Obama y su ¿nueva? política exterior y de seguridad
Lo que el presidente hizo básicamente hasta ese momento en estos terrenos ha sido gestionar unos conflictos traspasados por la administración anterior- Irak y Afganistán-, buscando una «salida digna», tras reconocer sin remedio que no había posibilidad de alcanzar la victoria militar soñada inicialmente por su predecesor, ni mucho menos de transformar a estos países en modelos de democracia que se pudieran exportar al resto del mundo árabo-musulmán. No ha habido, en consecuencia, una gran estrategia digna de tal nombre, sino más bien una mera gestión de los asuntos heredados, dado que su esfuerzo principal se ha volcado en la política interna, tratando de recuperar la economía nacional de la grave crisis que estalló en 2007 y de aprobar reformas tan simbólicas como la sanitaria.
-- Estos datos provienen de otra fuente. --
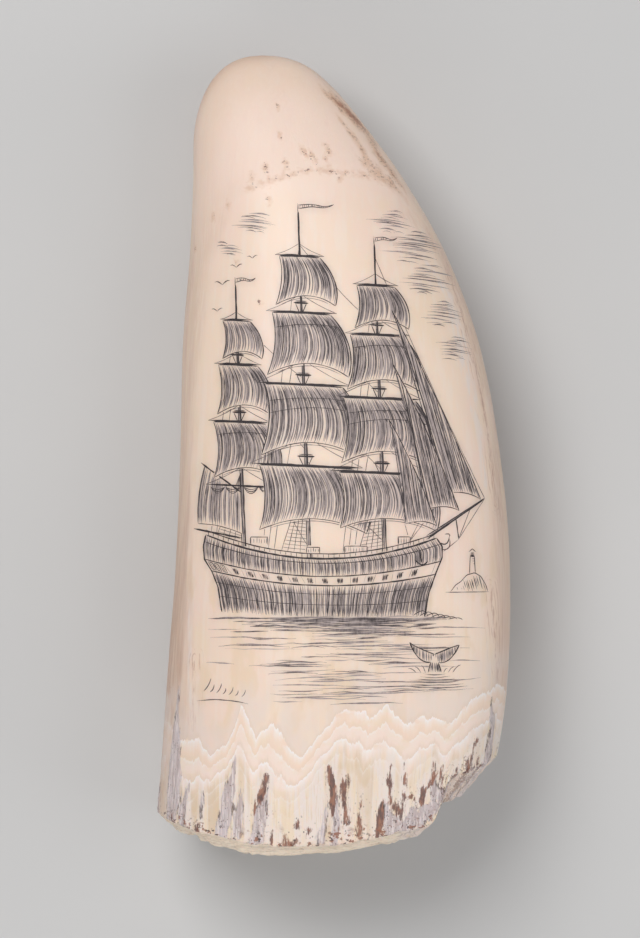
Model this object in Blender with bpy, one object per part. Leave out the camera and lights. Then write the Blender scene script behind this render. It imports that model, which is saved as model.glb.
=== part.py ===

Solo a partir de la actuación en Libia (2011)- dejando a París y Londres el protagonismo (más mediático que militar)- comenzó a vislumbrarse lo que ahora seguirán siendo con toda probabilidad las líneas principales de la acción exterior de Washington, contando con los límites que impone la ya aprobada reducción del gasto en defensa (487.000 millones de dólares en los próximos diez años). Por un lado, sin abandonar su pretensión de ser vista como la nación indispensable, EE UU seguirá estando implicado en el mundo- como corresponde a su condición hegemónica- en defensa del orden global liberal (una expresión ya clásica que apenas esconde la defensa del actual statu quo favorable a Washington y sus aliados).
El primer apunte sobresaliente de la acción exterior estadounidense para estos próximos cuatro años será, tomando a Siria y ahora a Mali como ejemplos, la insistencia en esa actitud de renuncia a liderar todos los esfuerzos por resolver problemas en escenarios donde Washington tenga intereses, dejando que sean los actores locales y las potencias regionales los que asuman visiblemente ese protagonismo (como también pudo verse en Gaza, dejando a Morsi la voz cantante en la mediación). Eso no quiere decir que Obama se vaya a desentender de los asuntos mundiales, sino que parece optar por un pragmatismo que le lleva a asumir que, en ocasiones, es mejor no hacer nada o dejar que el equilibrio de poderes sirva como mecanismo de resolución. En esa línea se entiende también el mayor peso que van adquiriendo el mando de Operaciones Especiales y la CIA (camino de convertirse en una auténtica fuerza paramilitar), procurando no desplegar tropas propias en fuerza, sino instruir a otros ejércitos, realizar operaciones muy selectivas y seguir apostando por los polémicos drones, que ya están ampliando su radio de acción más allá de Afg/Pak y Yemen, para atender también a lo que ocurre en el Sahel africano. John Brennan es, por cierto, quien más directamente ha estado implicado en estos últimos cuatro años en regular el uso de estos ingenios encargados, por orden del presidente, de llevar a cabo unas ejecuciones extrajudiciales que ya se cuentan por miles.
Un segundo apunte destacado de la agenda es el giro ya anunciado por Washington hacia el área Asia-Pacífico, con el objetivo explícito de contener a China. Así se entienden sus actuales esfuerzos por crear o actualizar lazos en el ámbito de la seguridad y defensa con Japón (que se atreve ya a debatir sobre una posible apuesta nuclear), Australia (reciente destino de Panetta y Clinton y donde ya hay marines desplegados) y Filipinas, pero también con Tailandia, Vietnam e incluso Myanmar (destino de la primera visita al exterior del propio Obama). Visto así, y como una señal más de la creciente irrelevancia de la Unión Europea, el centro de gravedad de los asuntos mundiales se traslada ya definitivamente al Pacífico, en un juego en el que se entrecruzan intereses geoeconómicos y geopolíticos, con la pelea por el control de recursos energéticos submarinos y de las vías marítimas que Pekín aspira algún día a dominar frente a Washington.